Identification of Criminal Networks Via External Identifier-Based Clustering on the Dark Web
Abstract
The dark web’s anonymity infrastructure facilitates serious crimes, including drug trafficking, arms dealing, and the distribution of child sexual abuse material. These illicit ecosystems are organizationally structured; the same actors disperse activities across multiple domains to evade investigation. Consequently, approaches that analyze individual dark web sites independently have limited ability to identify criminal organizations, derive investigative leads, or reveal cross-site relationships. To address this limitation, we propose a dark web external identifier clustering methodology that detects common organizations by leveraging shared external identifiers (email, Telegram, and Twitter) observed across distributed sites. From approximately 1.49 million crawled dark web URLs, our recursive crawler observed approximately 100,000 subdomains returning HTTP 200. Among these, 24,403 subdomains contained at least one external identifier, from which we selected 10,274 criminal subdomains for analysis. We organized the subdomains under seven scenarios spanning three strategies: Single Identifier Clustering, which groups domains that share a single chosen identifier; Sequential Clustering, which traces inter-organizational ties by varying the combinations and initial order of the three identifiers; and Global Clustering, which organizes the full connectivity induced by all collected identifiers.
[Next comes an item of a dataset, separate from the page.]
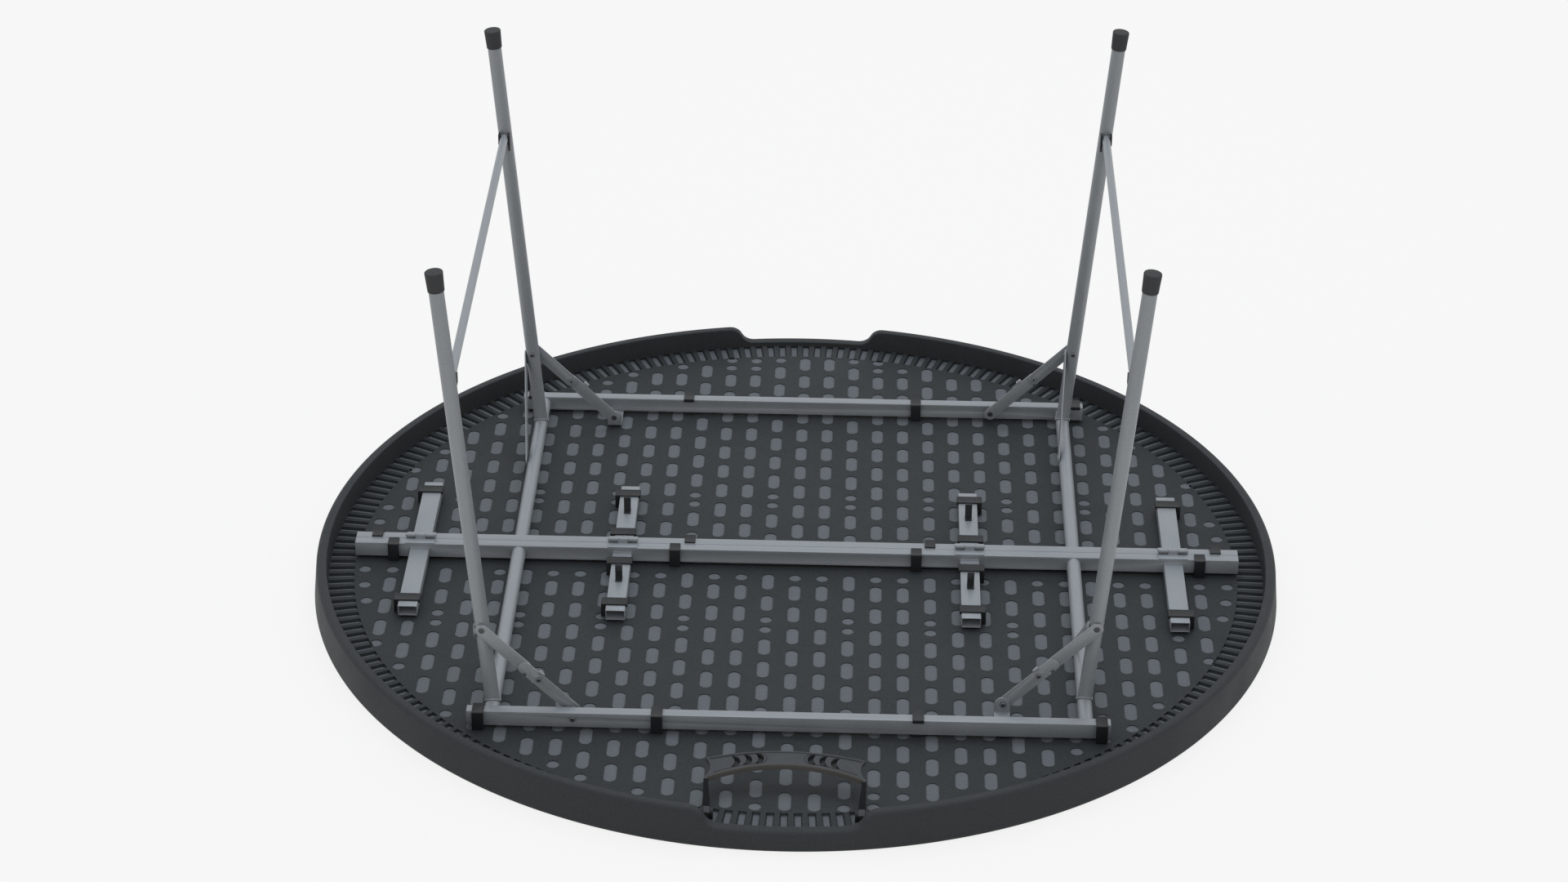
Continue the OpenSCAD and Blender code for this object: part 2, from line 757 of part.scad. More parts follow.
// Black clip on the back end of a stretcher, with a cheek on each side and a tail
module stretcher_clip(side) {
    back_end = leg_y(side < 0 ? BL : BR) - tube_r - run_gap;
    inside = stretcher_r + seat_gap;
    color(BLACK) mirror([side < 0 ? 1 : 0, 0, 0]) translate([stretcher_x, 0, stretcher_z])
        along_y(back_end - stretcher_d, stretcher_d) {
            translate([-inside - holder_t, -1.6 * stretcher_d]) square([holder_t, 2.2 * stretcher_d]);
            translate([inside, -inside - holder_t]) square([holder_t, 1.35 * stretcher_d]);
            translate([-inside - holder_t, -inside - holder_t]) square([2 * (inside + holder_t), holder_t]);
        }
}

// Hook on the front leg: it keeps the stretcher from moving inwards or towards the feet
module stretcher_hook(side) {
    leg = side < 0 ? FL : FR;
    face = leg_y(leg) - tube_r;
    inside = stretcher_r + run_gap;
    reach = stretcher_end_gap + stretcher_r;
    color(BLACK) at_leg(leg) difference() {
        along_y(face - reach, reach + tube_r / 2) translate([stretcher_x, stretcher_z]) {
            translate([-inside - holder_t, -stretcher_r])
                square([holder_t, stretcher_d + holder_t + run_gap]);
            translate([-inside - holder_t, inside]) square([2 * inside + holder_t, holder_t]);
        }
        leg_frame() translate([0, leg_y(leg), 0]) cylinder(r = tube_r + seat_gap, h = leg_l);
    }
}

// ---------- handle ----------

module grip_outline() {
    intersection() {
        difference() {
            translate([0, grip_far + far_bow - far_r]) circle(far_r, $fn = 180);
            translate([0, grip_near + near_bow - near_r]) circle(near_r, $fn = 180);
        }
        translate([-handle_w / 2, grip_near]) square([handle_w, grip_far + far_bow - grip_near]);
    }
}

// Crescent with its back towards the middle of the grip, half way between the grip's two edges
module vent(x) {
    near = arc_height(grip_near, near_bow, near_r, x);
    far = arc_height(grip_far, far_bow, far_r, x);
    translate([x, (near + far) / 2]) difference() {
        circle(vent_r);
        translate([0.95 * vent_r, 0]) circle(vent_r + 0.5);
    }
}

module handle_outline() {
    half_w = handle_w / 2;
    difference() {
        union() {
            grip_outline();
            for (side = [0, 1]) mirror([side, 0]) {
                polygon([[half_w - 1, 0], [half_w, grip_near + 1], [half_w - arm_tip_w - 1, grip_near + 1],
                         [half_w - arm_foot_w, 0]]);
                translate([half_w - arm_foot_w, -handle_t / 2]) square([arm_foot_w - 1, handle_t / 2]);
            }
        }
        for (side = [0, 1]) mirror([side, 0]) {
            for (i = [0:2]) vent(first_vent + i * vent_pitch);
            translate([half_w - end_scoop + scoop_r, (grip_near + grip_far) / 2 + 1]) circle(scoop_r);
        }
    }
}

module handle() {
    color(SHELL) translate([0, handle_y, handle_z]) rotate([handle_tilt, 0, 0]) difference() {
        translate([0, 0, -handle_t / 2]) linear_extrude(handle_t) handle_outline();
        translate([-top_r, 0, 0]) rotate([0, 90, 0]) cylinder(d = handle_pin_d + run_gap, h = 2 * top_r);
    }
}

module handle_cheek(x) {
    along_x(x, cheek_t) {
        translate([handle_y - cheek_w / 2, deck_top]) square([cheek_w, handle_pivot_rise]);
        translate([handle_y, handle_z]) circle(d = cheek_w);
    }
}

module handle_brackets() {
    outer = handle_w / 2 - 1 + run_gap;
    inner = handle_w / 2 - arm_foot_w - run_gap - cheek_t;
    color(BLACK) for (side = [0, 1]) mirror([side, 0, 0]) difference() {
        union() {
            handle_cheek(outer);
            handle_cheek(inner);
            translate([inner, handle_y - cheek_w / 2, deck_top]) cube([outer - inner, cheek_w, 2]);
        }
        translate([0, handle_y, handle_z]) rotate([0, 90, 0])
            cylinder(d = handle_pin_d + 2 * seat_gap, h = handle_w);
    }
}

module handle_pins() {
    length = arm_foot_w + 2 * run_gap + 2 * cheek_t;
    color(STEEL) for (side = [0, 1]) mirror([side, 0, 0])
        translate([handle_w / 2 - arm_foot_w - run_gap - cheek_t, handle_y, handle_z]) rotate([0, 90, 0])
            cylinder(d = handle_pin_d, h = length);
}

// ---------- nodes ----------

half_top(BACK);  // back_top
half_sheet(BACK);  // back_inner_sheet
half_deck(BACK);  // back_deck
half_outer_rail(BACK);  // back_outer_rail
half_center_rail(BACK);  // back_center_rail
half_channels(BACK);  // back_channels
half_rail_clips(BACK);  // back_rail_clips
half_center_clips(BACK);  // back_center_clips
half_channel_clips(BACK);  // back_channel_clips
half_latch_hooks(BACK);  // back_latch_hooks
half_hinge_leaves(BACK);  // back_hinge_leaves
brace_bracket(BL);  // back_brace_bracket
half_top(FRONT);  // front_top
half_sheet(FRONT);  // front_inner_sheet
half_deck(FRONT);  // front_deck
half_outer_rail(FRONT);  // front_outer_rail
half_center_rail(FRONT);  // front_center_rail
half_channels(FRONT);  // front_channels
half_rail_clips(FRONT);  // front_rail_clips
half_center_clips(FRONT);  // front_center_clips
half_channel_clips(FRONT);  // front_channel_clips
half_latch_hooks(FRONT);  // front_latch_hooks
half_hinge_leaves(FRONT);  // front_hinge_leaves
brace_bracket(FR);  // front_brace_bracket
hinge_pins();
leg_tube(BL);  // leg_bl
leg_tube(BR);  // leg_br
leg_tube(FL);  // leg_fl
leg_tube(FR);  // leg_fr
cross_tube(BL);  // cross_tube_bl
cross_tube(BR);  // cross_tube_br
cross_tube(FL);  // cross_tube_fl
cross_tube(FR);  // cross_tube_fr
foot_cap(BL);  // foot_cap_bl
foot_cap(BR);  // foot_cap_br
foot_cap(FL);  // foot_cap_fl
foot_cap(FR);  // foot_cap_fr
gusset(BL);  // gusset_bl
gusset(BR);  // gusset_br
gusset(FL);  // gusset_fl
gusset(FR);  // gusset_fr
brace_upper(BL);  // brace_upper_bl
brace_upper(BR);  // brace_upper_br
brace_upper(FL);  // brace_upper_fl
brace_upper(FR);  // brace_upper_fr
brace_lower(BL);  // brace_lower_bl
brace_lower(BR);  // brace_lower_br
brace_lower(FL);  // brace_lower_fl
brace_lower(FR);  // brace_lower_fr
stretcher(-1);  // stretcher_left
stretcher(1);  // stretcher_right
stretcher_clip(-1);  // stretcher_clip_left
stretcher_clip(1);  // stretcher_clip_right
stretcher_hook(-1);  // stretcher_hook_left
stretcher_hook(1);  // stretcher_hook_right
handle();
handle_brackets();
handle_pins();
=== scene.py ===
"""Round table that folds in half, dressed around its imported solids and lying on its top."""

import json
import math

import bmesh
import bpy
from bpy.props import FloatProperty, FloatVectorProperty, IntProperty, PointerProperty
from bpy.types import Operator, Panel, PropertyGroup
from mathutils import Matrix, Vector

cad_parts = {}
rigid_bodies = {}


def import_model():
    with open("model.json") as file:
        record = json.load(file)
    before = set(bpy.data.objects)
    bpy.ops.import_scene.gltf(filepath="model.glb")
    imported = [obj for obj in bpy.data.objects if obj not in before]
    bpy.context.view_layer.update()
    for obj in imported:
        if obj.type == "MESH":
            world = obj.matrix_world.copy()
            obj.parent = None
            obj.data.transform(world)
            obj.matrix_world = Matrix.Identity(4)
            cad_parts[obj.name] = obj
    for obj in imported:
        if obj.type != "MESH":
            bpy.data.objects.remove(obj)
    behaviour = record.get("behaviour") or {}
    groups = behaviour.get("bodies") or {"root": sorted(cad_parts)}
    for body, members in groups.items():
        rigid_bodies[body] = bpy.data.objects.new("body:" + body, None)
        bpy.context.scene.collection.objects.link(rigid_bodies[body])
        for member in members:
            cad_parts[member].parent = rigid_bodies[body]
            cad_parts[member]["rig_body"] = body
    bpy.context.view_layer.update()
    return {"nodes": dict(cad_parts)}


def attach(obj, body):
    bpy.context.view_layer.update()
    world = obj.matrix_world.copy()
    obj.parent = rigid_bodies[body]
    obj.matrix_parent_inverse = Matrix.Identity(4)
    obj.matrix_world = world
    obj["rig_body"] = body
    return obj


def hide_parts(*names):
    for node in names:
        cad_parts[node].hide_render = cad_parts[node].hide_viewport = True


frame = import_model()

bl_info = {
    "name": "Folding round table",
    "version": (1, 0, 0),
    "blender": (4, 5, 0),
    "location": "View3D > Sidebar > Round table",
    "description": "Dresses the solids of a round table that folds in half",
    "category": "Object",
}

WELD = 2e-6
BODY_OF = {n: o["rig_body"] for n, o in frame["nodes"].items()}
HALVES = {"back": 1, "front": -1}
# leg code: (side in X, half in Y, distance of the leg from the fold line, true where its brace has a bracket)
LEGS = {
    "bl": (-1, 1, 0.4144, True),
    "br": (1, 1, 0.4546, False),
    "fl": (-1, -1, 0.4546, False),
    "fr": (1, -1, 0.4144, True),
}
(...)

For each discovered organization, we verified organizational sameness through HTML similarity, domain prefix matching, and manual verification via direct access. Our results show that Global Clustering identifies the largest number of organizations, whereas email anchored Sequential Clustering yields the most effective clues for understanding and tracking organizational operating structures.
Key Points
- Global Clustering detects the largest number of criminal organizations across the dark web—identifying significant interconnections.
- Approximately 1.49 million URLs were crawled, with 10,274 selected subdomains containing critical external identifiers for the analysis.
- The approach combines Single Identifier, Sequential, and Global Clustering strategies to improve network recognition and tracking capabilities.
- Findings indicate that email-based Sequential Clustering effectively offers important leads for understanding organizational structures.